Commission Wins Jury Verdict Against Former CEO Based On False MD&A
A jury returned a verdict in favor of the SEC on all counts on June 1, 2009, in a financial fraud case centered on false and misleading statements in the MD&A section of a Form 10-Q filing and related statements in an investor call. The case illustrates the Commission’s emphasis on full and complete disclosures in the MD&A and should be carefully reviewed by all issuers. SEC v. Conaway, Case No. 05 Civ. 40263 (E.D. Mich. Filed Aug. 23, 2005).
The case is based on the financial woes of Kmart which culminated with its filing for bankruptcy protection in January 2002. Prior to that time, Charles C. Conaway was the CEO of the company.
According to the SEC’s complaint, in the summer of 2001, the newly appointed company COO made a massive inventory overbuy which Mr. Conaway later called “reckless.” The purchase was for $850 million, paid for on a line of credit. While the company typically made a large inventory purchase prior to the holidays, it was later in the year and not nearly as large.
Once the senior management learned of the overbuy, they took steps to ease the resulting liquidity problems. When those steps did not resolve the crisis, Project SID was launched. Essentially this project slowed vendor payments. By October 31, 2001, the company was in a cash crunch with only about $267 million left on its line of credit and over $570 million in past due vendor invoices. A number of vendors had stopped shipping to Kmart. Employees were instructed to tell those outside the company that the slow payments were the result of glitches in implementing software changes associated with Project eLMO.

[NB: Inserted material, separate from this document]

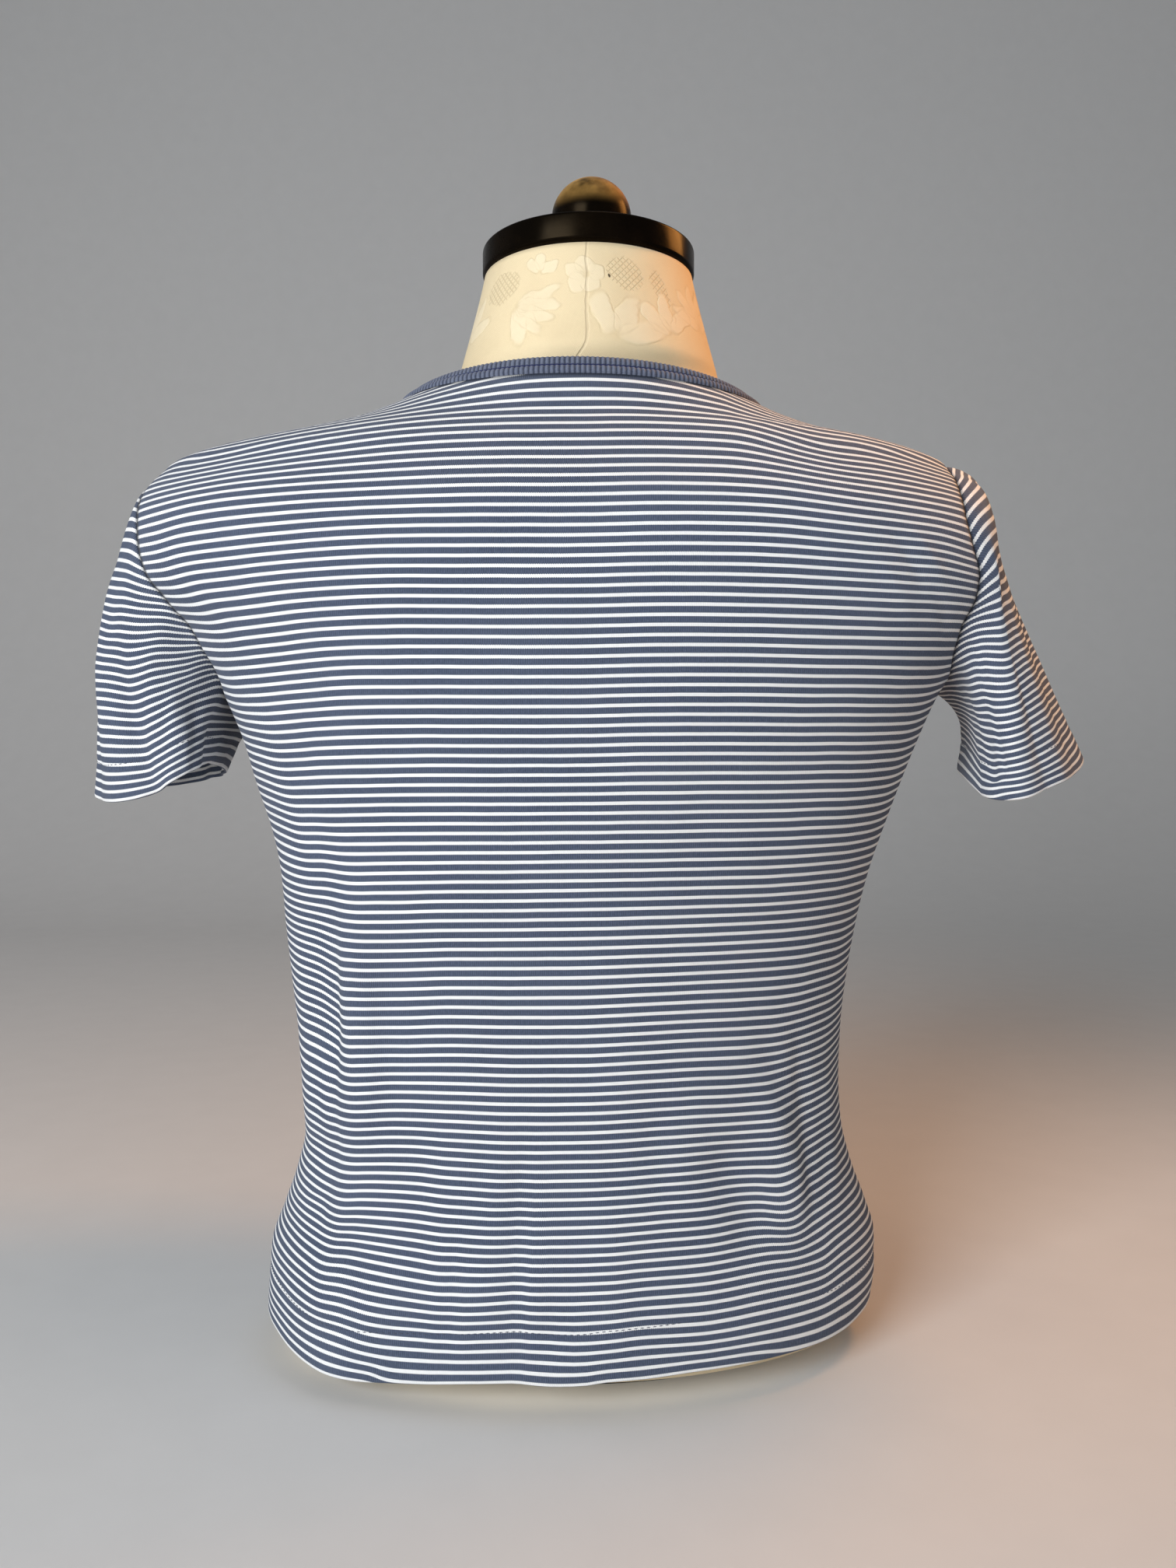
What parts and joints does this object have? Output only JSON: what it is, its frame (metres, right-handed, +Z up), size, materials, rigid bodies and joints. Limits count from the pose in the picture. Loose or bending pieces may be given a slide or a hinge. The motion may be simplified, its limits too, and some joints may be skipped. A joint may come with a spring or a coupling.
{
  "type": "baby tee on a limbless dress form",
  "caption": "Short-sleeved baby tee in fine horizontal stripes with a ribbed neck band, worn on a limbless dress form with a flat neck cap and round knob.",
  "frame": {"origin": "middle of the underside of the base plate, on the surface it stands on", "axes": "+Z up, -Y towards the viewer of the picture (the back of the tee), +X towards the viewer's right"},
  "size_m": [0.4738, 0.2334, 0.5555],
  "materials": {
    "striped_knit": "matte",
    "blue_rib": "matte",
    "cream_cover": "matte",
    "black_gloss": "gloss"
  },
  "bodies": {
    "root": {"back_panel": "striped_knit", "front_panel": "striped_knit", "sleeve_left": "striped_knit", "sleeve_right": "striped_knit", "neck_rib": "blue_rib", "form_torso": "cream_cover", "form_neck_cap": "black_gloss", "form_knob": "black_gloss", "form_base": "black_gloss"}
  },
  "joints": []
}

In its MD&A on Form 10 for the third quarter, Kmart noted that it had experienced an increase in its account payable. The company did not disclose that at least $570 million of that increase resulted from Project SID. The MD&A also noted that there was a change in the level of merchandise inventory. It described that change as seasonal, while failing to state that the COO had made a massive and unprecedented inventory purchase.
Later in the section, there was a discussion of liquidity. There, Kmart failed to note that in effect the $570 million constituted a borrowing from company vendors. According to the complaint, “the vendor borrowing constituted a material deficiency at quarter end that should have been identified in the MD&A, and Project SID was a source of liquidity that should have been identified and separately described.” The description of working capital in the MD&A was also deficient, since it failed to identify Project SID as a major source of such capital. Statements made on these topics during a subsequent earnings call were also false and misleading.
In its verdict, the jury concluded that Mr. Conaway had violated Section 10(b) and Rule 10b-5, and had aided and abetted violations of that section as well as the reporting provisions of the federal securities laws.
Shortly prior to trial, John T. McDonald, Jr., Kmart’s former CFO, settled with the Commission. He consented to the entry of a permanent injunction prohibiting future violations of the antifraud and reporting provisions, a five year officer and director bar and to the payment of a $120,000 civil penalty. In addition, the former CFO also consented to the entry of an administrative order barring him from practicing before the Commission as an accountant for three years.
The court will consider the question of remedies at a future hearing.